Make Your Charitable Giving Work Harder

September 16, 2025

Charitable giving is one of the most meaningful ways people support their communities, their faith, and the causes closest to their hearts. Many families will support the causes they believe in regardless of the tax benefit. But if generosity is already part of the plan, it makes sense to ensure those dollars are also creating the maximum tax advantage.

Recent changes under OBBBA have made charitable giving less tax-advantaged for many families. With today’s larger standard deduction, far fewer households itemize deductions. That means many people are giving thousands to charity each year and receiving no tax benefit in return.
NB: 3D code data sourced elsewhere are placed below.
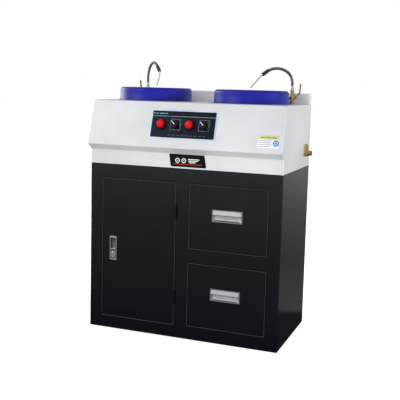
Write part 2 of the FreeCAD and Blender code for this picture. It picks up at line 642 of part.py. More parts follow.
def wheel(side):
    """The grinding disc: a flat plate, a bored boss on the spindle and a skirt over the basin's collar."""
    low = DISC_TOP_Z - DISC_T
    bore_top = 925.0
    boss_low, skirt_low = 904.0, 893.0
    profile = [(SPINDLE_R, boss_low), (14.0, boss_low), (14.0, low), (COLLAR_R + 3, low),
               (COLLAR_R + 3, skirt_low), (COLLAR_R + 6, skirt_low), (COLLAR_R + 6, low), (DISC_R, low),
               (DISC_R, DISC_TOP_Z), (0, DISC_TOP_Z), (0, bore_top), (SPINDLE_R, bore_top)]
    return lathe(profile, side * DISC_X, DISC_Y)


def polishing_cloth(side):
    return rod(DISC_R - 1.5, Vector(side * DISC_X, DISC_Y, DISC_TOP_Z), UP, 1.6)


# ================================================================ drive
def bolt_places(side, z):
    """The places of a motor's four bolts round the wheel's axis, at height z."""
    angles = [math.radians(45 + 90 * corner) for corner in range(4)]
    centre = Vector(side * DISC_X, DISC_Y, z)
    return [centre + Vector(math.cos(angle), math.sin(angle), 0) * BOLT_CIRCLE_R for angle in angles]


def motor_frame():
    """A bridge plate that carries both motors, on four angle legs standing on the cabinet top."""
    x, y0, y1, leg = 385.0, -112.0, 74.0, 30.0
    plate = box(-x, x, y0, y1, *MOTOR_PLATE_Z)
    for side in (-1, 1):
        plate = plate.cut(rod(45.3, Vector(side * DISC_X, DISC_Y, MOTOR_PLATE_Z[0] - 1), UP, 10))
        for place in bolt_places(side, MOTOR_PLATE_Z[0] - 1):
            plate = plate.cut(rod(BOLT_HOLE_R, place, UP, 10))
    legs = []
    for x0, x1 in ((-x, -x + leg), (x - leg, x)):
        for a, b in ((y0, y0 + leg), (y1 - leg, y1)):
            post = box(x0, x1, a, b, CABINET_H, MOTOR_PLATE_Z[0])
            outer_x = (x0 + 3, x1 + 1) if x0 < 0 else (x0 - 1, x1 - 3)
            outer_y = (a + 3, b + 1) if a < 0 else (a - 1, b - 3)
            legs.append(post.cut(box(*outer_x, *outer_y, CABINET_H - 1, MOTOR_PLATE_Z[0] + 1)))
    return fuse([plate] + legs)


def motor_housing(side):
    """A flange motor's frame: finned barrel, mounting flange with spigot, and the lower end shield."""
    fin_depth, fin_t, fins = 7.0, 2.6, 24
    top = MOTOR_PLATE_Z[0]
    shield_in = 13.0
    seat_r, seat = 23.5, 14.0
    spigot_top = MOTOR_PLATE_Z[1]
    low = MOTOR_BOTTOM_Z
    profile = [(shield_in, low), (MOTOR_R - fin_depth, low), (MOTOR_R - fin_depth, top - 12),
               (MOTOR_FLANGE_R, top - 12), (MOTOR_FLANGE_R, top), (45.0, top), (45.0, spigot_top),
               (shield_in, spigot_top), (shield_in, spigot_top - 3), (seat_r, spigot_top - 3),
               (seat_r, spigot_top - 3 - seat), (48.0, spigot_top - 3 - seat), (48.0, low + 17),
               (seat_r, low + 17), (seat_r, low + 3), (shield_in, low + 3)]
    x = side * DISC_X
    barrel = lathe(profile, x, DISC_Y)
    root = x + MOTOR_R - fin_depth - 1
    fin = box(root, x + MOTOR_R, DISC_Y - fin_t / 2, DISC_Y + fin_t / 2, low + 4, top - 12)
    ribs = [fin.rotated(Vector(x, DISC_Y, 0), UP, 360.0 * i / fins) for i in range(fins)
            if i not in (17, 18, 19)]
    barrel = barrel.fuse(ribs)
    for place in bolt_places(side, top - 20):
        barrel = barrel.cut(rod(BOLT_HOLE_R, place, UP, 40))
    return barrel.removeSplitter()


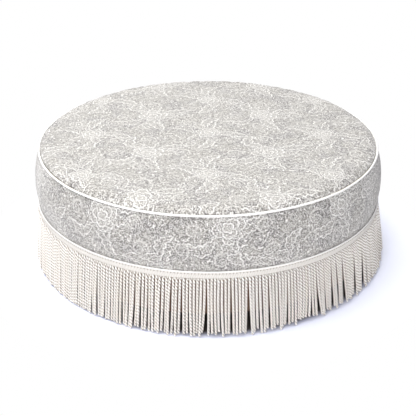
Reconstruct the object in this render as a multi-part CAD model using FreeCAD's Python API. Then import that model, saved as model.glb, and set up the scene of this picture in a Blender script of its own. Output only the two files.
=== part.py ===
import FreeCAD
import Part
import math
import os

# A low round upholstered tuffet with a skirt of twisted fringe, in millimetres.
# The origin is on the floor under the middle of the seat, and +Z is up.
# It is built as an upholsterer builds it: a plywood and pine drum on four block
# feet, woven webbing and hessian, a foam slab with a crown of wadding, a padded
# side, a piped cover of three cloth pieces, and a fringe sewn to a braid heading.

# Covered outline, measured on the outside of the cloth
seam_radius = 437.0
seam_height = 300.0
crown_rise = 20.0
shoulder_rise = 15.5
shoulder_width = 36.0
bulge_out = 14.0
bulge_drop = 62.0
waist_out = 8.0
base_out = 4.5
base_corner = 5.0
cloth = 1.2
band_join_gap = 0.4
fold_width = 33.0

# The soft pieces are turned in flat facets, which start from the band's front join
facets = 72
band_join_angle = -34.25
crown_steps = 2
roll_steps = 4
lining_roll_steps = 2
swell_steps = 5
lining_swell_steps = 3

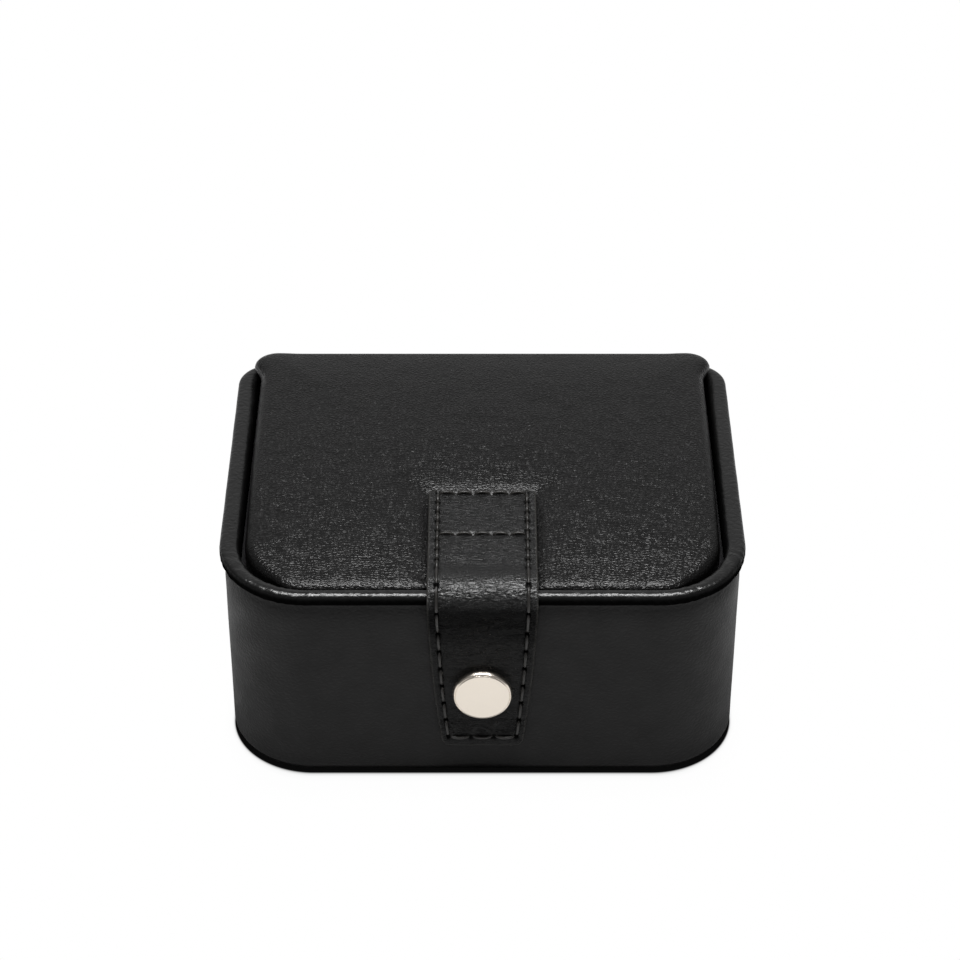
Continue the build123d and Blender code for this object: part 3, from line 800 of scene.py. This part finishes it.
def strap_path():
    """Middle line of the strap's upper layer as (y, z), from its sewn end to its tip."""
    line = []
    for y in steps(STRAP_START, -30.0, 39):
        line.append((y, crown(y) + lid_tilt(y) + 0.4 - sunk(y) + STRAP_LAYER / 2))
    y0, z0 = line[-1]
    slope = (line[-1][1] - line[-2][1]) / (line[-1][0] - line[-2][0])
    y1, z1 = FOLD_Y, FOLD_HEIGHT + FOLD_RADIUS
    reach = y0 - y1
    for t in steps(0, 1, 16)[1:-1]:
        h00, h10 = 2 * t ** 3 - 3 * t ** 2 + 1, t ** 3 - 2 * t ** 2 + t
        h01 = -2 * t ** 3 + 3 * t ** 2
        line.append((y0 - reach * t, h00 * z0 + h10 * (-reach * slope) + h01 * z1))
    for a in steps(0, pi / 2, 18):
        line.append((FOLD_Y - FOLD_RADIUS * sin(a), FOLD_HEIGHT + FOLD_RADIUS * cos(a)))
    ya, za = FOLD_Y - FOLD_RADIUS, FOLD_HEIGHT
    for t in steps(0, 1, 15)[1:]:
        line.append((ya + (TAB_MIDDLE_Y - ya) * smooth(t, 0, 1), za + (TAB_SEATED - za) * t))
    return line + [(TAB_MIDDLE_Y, z) for z in steps(TAB_SEATED, TAB_END, 59)[1:]]


def spaced(line, step):
    """The line as evenly spaced (run, y, z, ty, tz)."""
    result = []
    for run, j, t in stations(line, round(line_lengths(line)[-1] / step)):
        (ay, az), (by, bz) = line[j], line[j + 1]
        size = hypot(by - ay, bz - az)
        result.append((run, ay + (by - ay) * t, az + (bz - az) * t, (by - ay) / size, (bz - az) / size))
    return result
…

Even higher-income households that do itemize often face new haircuts or percentage limits that reduce the value of their charitable deductions.

A solution exists for those who want to give and still receive a tax benefit: the non-grantor trust. Unlike individuals, a properly drafted non-grantor trust does not take the standard deduction. Instead, it can deduct charitable gifts directly, without being limited by AGI caps or haircut rules.

Consider a retired couple in their early 60s with an annual income of about $150,000 from pensions and investments. Every year they donate $20,000 to their church and local nonprofits. Because their other deductions are modest, they claim the standard deduction of $31,500 and receive no tax benefit from their giving.

Instead, they could shift from their investment portfolio to a non-grantor trust enough assets to generate $20,000 of annual income. If they directed that income to charity, the trust could deduct the full $20,000 each year. This turns their gifts into a source of real tax savings. At current tax rates, the deduction avoids roughly $7,000 in taxes annually. Over a decade of giving, that adds up to about $70,000 in avoided taxes—without changing the amount given or the recipients of their generosity.

Charitable giving will always be about impact first. But smart planning can make those dollars go further—for both the causes being supported and your family’s overall financial plan.